NRMA spokesperson Peter Khoury reminded motorists of the risks of drink driving during the festive season, with many people attending Christmas parties.
“There have been 70 more deaths since this time last year which represents a 27 per cent increase to the road toll, so we are again reminding drivers to leave the car at home if attending work Christmas parties and planning on drinking,” he said.
“We want the public to play its part while at the same time reiterating our call to the NSW Government to significantly increase the number of RBTs across the state.
“We need a particular focus on regional communities where road fatalities are significantly higher and the temptation to drink and drive can be greater due to a lack of alternative transport options, especially late at night.”

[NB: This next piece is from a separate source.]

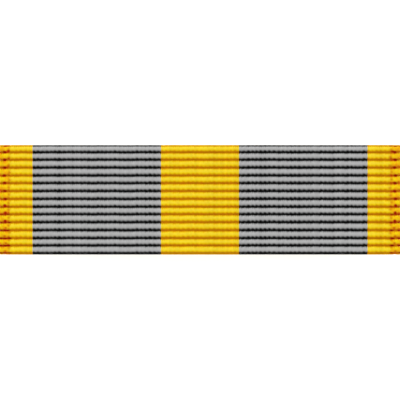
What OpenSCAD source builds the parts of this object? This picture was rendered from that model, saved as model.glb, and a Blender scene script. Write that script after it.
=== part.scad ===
// A ribbon bar: one striped, ribbed ribbon wrapped round a thin brass channel, which is pinched on a flat bar
// with two soldered posts. It lies on the wings of its two clutches, with the ribbon's front facing up.
// +X runs along the bar, +Y towards its upper long edge in wear and +Z out of the ribbon's front.
// The origin is the middle of the surface that the clutches rest on.

/* [Bar] */
// Length of the bar, which is the ribbon's woven width
bar_length = 34.925; // [31:0.025:45]
// Height of the bar in wear, over the ribbon
bar_height = 9.525; // [9:0.025:13]

/* [Ribbon] */
// Thickness of the woven ribbon at the crest of a rib
ribbon_wall = 1.0; // [1:0.05:1.4]
// Distance between two ribs
rib_pitch = 0.68; // [0.6:0.01:0.8]
// Depth of the groove between two ribs
rib_relief = 0.24; // [0.18:0.01:0.3]
// Width of the yellow stripe at each woven edge
edge_stripe = 2.85; // [1:0.05:5]
// Width of the yellow stripe in the middle
middle_stripe = 6.8; // [3:0.05:10]
// Gap between the ribbon and the brass that it is wrapped round
cloth_gap = 0.05; // [0.02:0.01:0.1]

/* [Carrier] */
// Thickness of the channel's brass sheet
carrier_sheet = 0.3; // [0.2:0.05:0.4]
// Inner radius of the channel's bends
carrier_bend = 0.15; // [0.12:0.01:0.25]
// How far the channel stops short of each woven edge
carrier_inset = 0.4; // [0.1:0.05:1]

/* [Mounting bar] */
// Thickness of the flat bar that carries the posts
plate_sheet = 0.6; // [0.5:0.05:1]
// Gap between the flat bar and the channel round it
slide_gap = 0.05; // [0.02:0.01:0.08]
// How far the flat bar stops short of each end of the channel
plate_inset = 0.3; // [0.1:0.05:1]
// Distance between the two posts
post_spacing = 19.05; // [15:0.05:22]
// Diameter of a post
post_d = 1.1; // [0.9:0.05:1.3]
// Diameter of a post's blunted point
post_point_d = 0.3; // [0.2:0.05:0.5]
// Length of a post's tapered point
post_point = 1.2; // [0.8:0.1:1.6]
// Width of the solder round a post's foot
solder_ring = 0.4; // [0.2:0.05:0.6]
// Height of the solder round a post's foot
solder_rise = 0.4; // [0.2:0.05:0.6]
// Gap between the solder and the ribbon's turned-in lips
slot_gap = 0.4; // [0.2:0.05:0.6]

/* [Clutch] */
// Gap between a clutch and the ribbon's back
clutch_gap = 0.3; // [0.2:0.05:0.5]
// Diameter of the flange that presses on the cloth
flange_d = 9.0; // [8.2:0.1:9.2]
// Thickness of the flange
flange_sheet = 0.5; // [0.4:0.05:0.7]
// Diameter of the shallow cup behind the flange
cup_d = 7.2; // [6.6:0.1:7.6]
// Depth of the shallow cup
cup_depth = 0.5; // [0.3:0.05:0.7]
// Diameter of the drum that holds the spring
drum_d = 5.4; // [5:0.1:6]
// Depth of the drum below the cup
drum_depth = 2.4; // [2:0.1:3.2]
// Radius of the drum's rounded shoulder
drum_shoulder = 0.8; // [0.4:0.1:1.2]
// Depth of the wings below the drum
wing_drop = 1.6; // [1.4:0.1:2]
// Thickness of a wing
wing_sheet = 0.5; // [0.4:0.05:0.6]
// Width of a wing
wing_width = 4.0; // [3:0.1:4.6]
// Half the span over both wings
wing_reach = 5.3; // [4.8:0.1:5.8]
// Length of the flat foot at each wing's end
wing_foot = 1.0; // [0.6:0.1:1.4]
// Half the length of the flat strip where the wings leave the drum
wing_root = 1.9; // [1.6:0.1:2.2]
// Radial clearance of a post in its clutch
post_clearance = 0.05; // [0.03:0.01:0.08]
// How far a post's point stands out of its drum
post_show = 0.9; // [0.6:0.1:1.2]

/* [Hidden] */
$fn = 48;
YELLOW = "#F5D62D";
GREY = "#B0B0B0";
BRASS = "#C9A24A";
POST_BRASS = "#D2B05C";
CLUTCH_BRASS = "#D8B765";

// The ribbon's stripes from -X to +X, one row each
STRIPE_COLOUR = 0;
STRIPE_WIDTH = 1;
ground_stripe = (bar_length - 2 * edge_stripe - middle_stripe) / 2;
STRIPES = [
    [YELLOW, edge_stripe],
    [GREY, ground_stripe],
    [YELLOW, middle_stripe],
    [GREY, ground_stripe],
    [YELLOW, edge_stripe],
];
function stripe_start(i) = i == 0 ? -bar_length / 2 : stripe_start(i - 1) + STRIPES[i - 1][STRIPE_WIDTH];

// Radius of a rib whose chord is the pitch and whose rise is the relief
rib_r = (rib_pitch * rib_pitch / 4 + rib_relief * rib_relief) / (2 * rib_relief);

// Levels through the bar, from the ribbon's back to its front
lip_back = ribbon_wall + cloth_gap;
lip_front = lip_back + carrier_sheet;
plate_back = lip_front + slide_gap;
plate_front = plate_back + plate_sheet;
web_front = plate_front + slide_gap + carrier_sheet;
bar_depth = web_front + cloth_gap + ribbon_wall;

// Widths across the bar
slot_width = post_d + 2 * solder_ring + 2 * slot_gap;
carrier_width = bar_height - 2 * (ribbon_wall + cloth_gap);
carrier_slot = slot_width + 2 * (ribbon_wall + cloth_gap);
plate_width = carrier_width - 2 * (carrier_sheet + slide_gap);
carrier_length = bar_length - 2 * carrier_inset;
plate_length = carrier_length - 2 * plate_inset;

// Heights above the surface that the bar lies on
cup_base = wing_drop + drum_depth;
clutch_top = cup_base + cup_depth + flange_sheet;
bar_base = clutch_top + clutch_gap;
post_top = bar_base + plate_back;
post_base = wing_drop - post_show;

// How many ribs fit between two rib centres, at about the pitch
function rib_steps(from, to) = max(1, round(norm(to - from) / rib_pitch));

// A row of touching ribs from one rib's centre to another's
module rib_row(from, to) {
    steps = rib_steps(from, to);
    for (i = [0 : steps])
        translate(from + (to - from) * i / steps)
            circle(r = rib_r);
}

// A rectangle by two opposite corners
module box_2d(low, high) {
    translate(low)
        square(high - low);
}

// A rectangle with round corners, centred in X and standing on Y = 0
module rounded_2d(width, height, radius) {
    box_2d([-width / 2, radius], [width / 2, height - radius]);
    box_2d([radius - width / 2, 0], [width / 2 - radius, height]);
    for (side = [-1, 1], level = [radius, height - radius])
        translate([side * (width / 2 - radius), level])
            circle(r = radius);
}

// Half of the ribbon's section, from the front's middle round one long edge to the lip turned in at the slot
module ribbon_half() {
    edge = bar_height / 2 - rib_r;
    lip = slot_width / 2 + rib_r;
    front = bar_depth - rib_r;
    box_2d([0, bar_depth - ribbon_wall], [edge, front]);
    box_2d([bar_height / 2 - ribbon_wall, rib_r], [edge, front]);
    box_2d([lip, rib_r], [edge, ribbon_wall]);
    box_2d([lip, rib_r], [slot_width / 2 + ribbon_wall, lip_front]);
    rib_row([edge, front], [edge, rib_r]);
    rib_row([edge, rib_r], [lip, rib_r]);
    rib_row([lip, rib_r], [lip, lip_front - rib_r]);
}

// The ribbon's section across the bar, in Y and Z
module ribbon_section() {
    edge = bar_height / 2 - rib_r;
    front = bar_depth - rib_r;
    ribbon_half();
    mirror([1, 0])
        ribbon_half();
    rib_row([-edge, front], [edge, front]);
}

// A section in Y and Z drawn out along X from a given place
module along_bar(start, length) {
    translate([start, 0, bar_base])
        rotate([90, 0, 90])
            linear_extrude(length)
                children();
}

module ribbon() {
    for (i = [0 : len(STRIPES) - 1])
        color(STRIPES[i][STRIPE_COLOUR])
            along_bar(stripe_start(i), STRIPES[i][STRIPE_WIDTH])
                ribbon_section();
}

// The channel's section: a web, two bends and two lips that leave the slot open
module carrier_section() {
    height = web_front - lip_back;
    translate([0, lip_back])
        difference() {
            rounded_2d(carrier_width, height, carrier_bend + carrier_sheet);
            translate([0, carrier_sheet])
                rounded_2d(carrier_width - 2 * carrier_sheet, height - 2 * carrier_sheet, carrier_bend);
            translate([-carrier_slot / 2, -carrier_sheet])
                square([carrier_slot, 3 * carrier_sheet]);
        }
}

module carrier() {
    color(BRASS)
        along_bar(-carrier_length / 2, carrier_length)
            carrier_section();
}

// A post with its point down and its solder up against the flat bar
module post() {
    translate([0, 0, post_base])
        cylinder(h = post_point, d1 = post_point_d, d2 = post_d);
    translate([0, 0, post_base + post_point])
        cylinder(h = post_top - post_base - post_point, d = post_d);
    translate([0, 0, post_top - solder_rise])
        cylinder(h = solder_rise, d1 = post_d, d2 = post_d + 2 * solder_ring);
}

module mounting_bar() {
    color(POST_BRASS) {
        along_bar(-plate_length / 2, plate_length)
            translate([0, plate_back])
                rounded_2d(plate_width, plate_sheet, carrier_bend - slide_gap);
        for (side = [-1, 1])
            translate([side * post_spacing / 2, 0, 0])
                post();
    }
}

// A straight strip of sheet between two points, with round ends
module strip_2d(from, to, sheet) {
    run = to - from;
    translate(from) {
        rotate(atan2(run[1], run[0]))
            translate([0, -sheet / 2])
                square([norm(run), sheet]);
        circle(d = sheet);
    }
    translate(to)
        circle(d = sheet);
}

// One wing's section in X and Z: the strip under the drum, the slope and the foot that it rests on
module wing_section() {
    root = [wing_root, wing_drop - wing_sheet / 2];
    heel = [wing_reach - wing_foot, wing_sheet / 2];
    toe = [wing_reach - wing_sheet / 2, wing_sheet / 2];
    box_2d([0, wing_drop - wing_sheet], [wing_root, wing_drop]);
    strip_2d(root, heel, wing_sheet);
    strip_2d(heel, toe, wing_sheet);
}

// Half of the clutch's turned section, the drum below and the flange on top
module clutch_section() {
    box_2d([0, wing_drop], [drum_d / 2 - drum_shoulder, clutch_top]);
    box_2d([0, wing_drop + drum_shoulder], [drum_d / 2, clutch_top]);
    translate([drum_d / 2 - drum_shoulder, wing_drop + drum_shoulder])
        circle(r = drum_shoulder);
    box_2d([0, cup_base], [cup_d / 2, clutch_top]);
    box_2d([0, clutch_top - flange_sheet], [(flange_d - flange_sheet) / 2, clutch_top]);
    translate([(flange_d - flange_sheet) / 2, clutch_top - flange_sheet / 2])
        circle(d = flange_sheet);
}

module clutch(side) {
    color(CLUTCH_BRASS)
        translate([side * post_spacing / 2, 0, 0])
            difference() {
                union() {
                    rotate_extrude()
                        clutch_section();
                    for (turn = [0, 180])
                        rotate([90, 0, turn])
                            translate([0, 0, -wing_width / 2])
                                linear_extrude(wing_width)
                                    wing_section();
                }
                cylinder(h = 2 * clutch_top, d = post_d + 2 * post_clearance);
            }
}

module clutch_left() { clutch(-1); }
module clutch_right() { clutch(1); }

ribbon();
carrier();
mounting_bar();
clutch_left();
clutch_right();
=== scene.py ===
"""Looks of a ribbon bar: a rib-woven striped ribbon on a brass channel, held by two clutches.

Sizes are written in millimetres, and all that is built is in metres."""

import math

import bpy
import numpy as np
from bpy.props import FloatProperty, FloatVectorProperty, IntProperty, PointerProperty
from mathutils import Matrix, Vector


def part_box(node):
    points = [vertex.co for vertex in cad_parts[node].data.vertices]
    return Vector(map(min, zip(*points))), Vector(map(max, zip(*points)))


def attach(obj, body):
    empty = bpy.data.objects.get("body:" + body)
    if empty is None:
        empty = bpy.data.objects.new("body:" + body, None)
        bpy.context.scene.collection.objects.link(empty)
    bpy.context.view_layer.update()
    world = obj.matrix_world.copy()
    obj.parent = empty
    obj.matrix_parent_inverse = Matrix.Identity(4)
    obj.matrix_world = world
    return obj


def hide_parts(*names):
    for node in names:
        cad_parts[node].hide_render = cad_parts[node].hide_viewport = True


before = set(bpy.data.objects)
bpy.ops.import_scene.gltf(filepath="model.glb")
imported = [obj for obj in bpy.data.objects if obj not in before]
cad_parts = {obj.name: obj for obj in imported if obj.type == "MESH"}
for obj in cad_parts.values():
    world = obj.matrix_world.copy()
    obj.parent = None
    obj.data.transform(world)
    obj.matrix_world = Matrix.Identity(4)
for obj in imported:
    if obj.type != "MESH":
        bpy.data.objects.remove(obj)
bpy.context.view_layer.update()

bl_info = {
    "name": "Ribbon Bar",
    "version": (1, 0, 0),
    "blender": (4, 5, 0),
    "location": "3D View > Sidebar > Ribbon Bar",
    "description": "Weaves a striped ribbon bar, finishes its brass parts and presses its clutches",
    "category": "Object",
}

MM = 0.001
SEED = 7
BODY = "root"

# Settings that many nodes share: a range with soft ends, and a mix of colours
SOFT = {"interpolation_type": "SMOOTHSTEP"}
COLOURS = {"data_type": "RGBA"}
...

Bust the Boozers outlines that the Austroads best practice model is for at least 1.1 RBT tests per licence holder per year.
On this year’s figures this equates to more than 7.3 million tests across NSW.
“We know seeing RBTs on the road is the ultimate deterrent to drink driving,” Khoury said.
“The more drivers see them set up on the side of the road testing drivers the more likely they are to not risk drink driving.
“In Western Australia where the highest number of tests were conducted per licence holder in 2022, the rate of detection was the lowest of all states and territories.
“In the ACT where the lowest number of tests were conducted per licence holder, one in 42 drivers blew over the limit.”